DNA technology promises tasty food

DAVIS, CA

Throughout history, if you wanted to find seeds for the tastiest tomatoes, you'd plant a million of them and taste every one. If you wanted to find the seeds for the crispest apple, you'd plant a million and test them all. The same goes with rice or wheat. It turns out that growers don't need to do all that growing anymore. Thanks to a new technology called tilling.

"We know the relationship between particular genes and particular characteristics -- so, a gene for a particular type of taste, or a gene for a particular color of fruit. And, then, rather than having to grow the plants all the way out, and look at thousands of plants for that, we can screen the plants early in their life. We can screen looking for changes in that gene," says Eric Rey, CEO of Arcadia Biosciences in Davis, California.

At Arcadia, thousands of sample seedlings are grown very quickly under light or chemicals that encourage conventional mutation. Then shoots are snipped, and their DNA extracted. A computer generates these stripes, DNA blots. Each pair of stripes represents a single plant. Any aberration, any variation, means this plant has a special trait. Once an interesting genetic trait is found, that plant is allowed to grow to maturity in a greenhouse. Its seeds can be then be harvested and stored in a library.

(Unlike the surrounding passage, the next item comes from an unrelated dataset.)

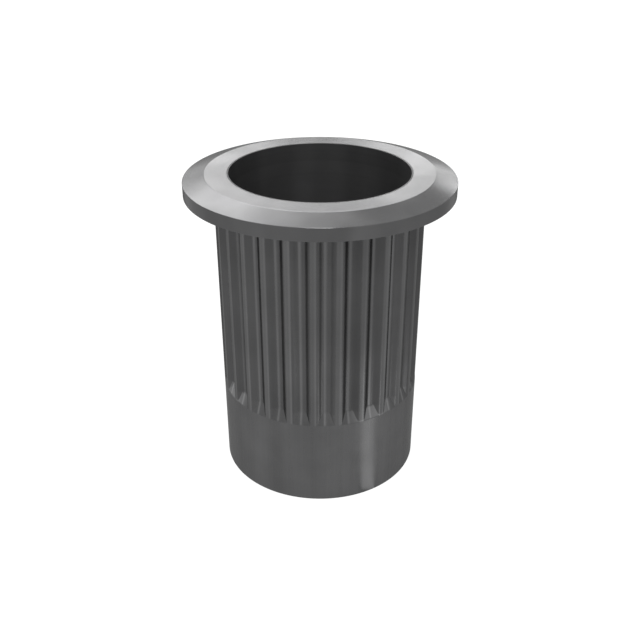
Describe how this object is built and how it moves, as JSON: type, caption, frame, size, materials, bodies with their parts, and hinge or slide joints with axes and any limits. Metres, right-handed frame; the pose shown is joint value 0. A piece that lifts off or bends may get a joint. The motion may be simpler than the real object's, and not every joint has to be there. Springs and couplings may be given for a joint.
{
  "type": "rivet nut",
  "caption": "Open-end rivet nut with a flat bevelled head and a ribbed shank, pulled tight in a round hole to give a thin sheet a strong thread.",
  "frame": {"origin": "centre of the open bottom end of the shank, in the plane of its end face", "axes": "+Z along the axis from the open end up to the head, +X through the crest of one rib"},
  "size_m": [0.0142, 0.0142, 0.017],
  "materials": {
    "plated_steel": "dark plated steel, turned head, drawn shank"
  },
  "bodies": {
    "root": {"rivet_nut": "plated_steel"}
  },
  "joints": []
}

A nearby library of tens of thousands of seeds and genes. Want a grain that tolerates salt water? Got it. Need a tomato that stays green longer? Got it. High-throughput genetic screening helps predict which seeds will exhibit which traits, before they grow. Once you know that, you can use the seeds to create hybrids the old fashioned way, cross pollinating.

The name given to this screening technology is "tilling". While some slip into jeans to till the fields, others skip the fields and till the genes.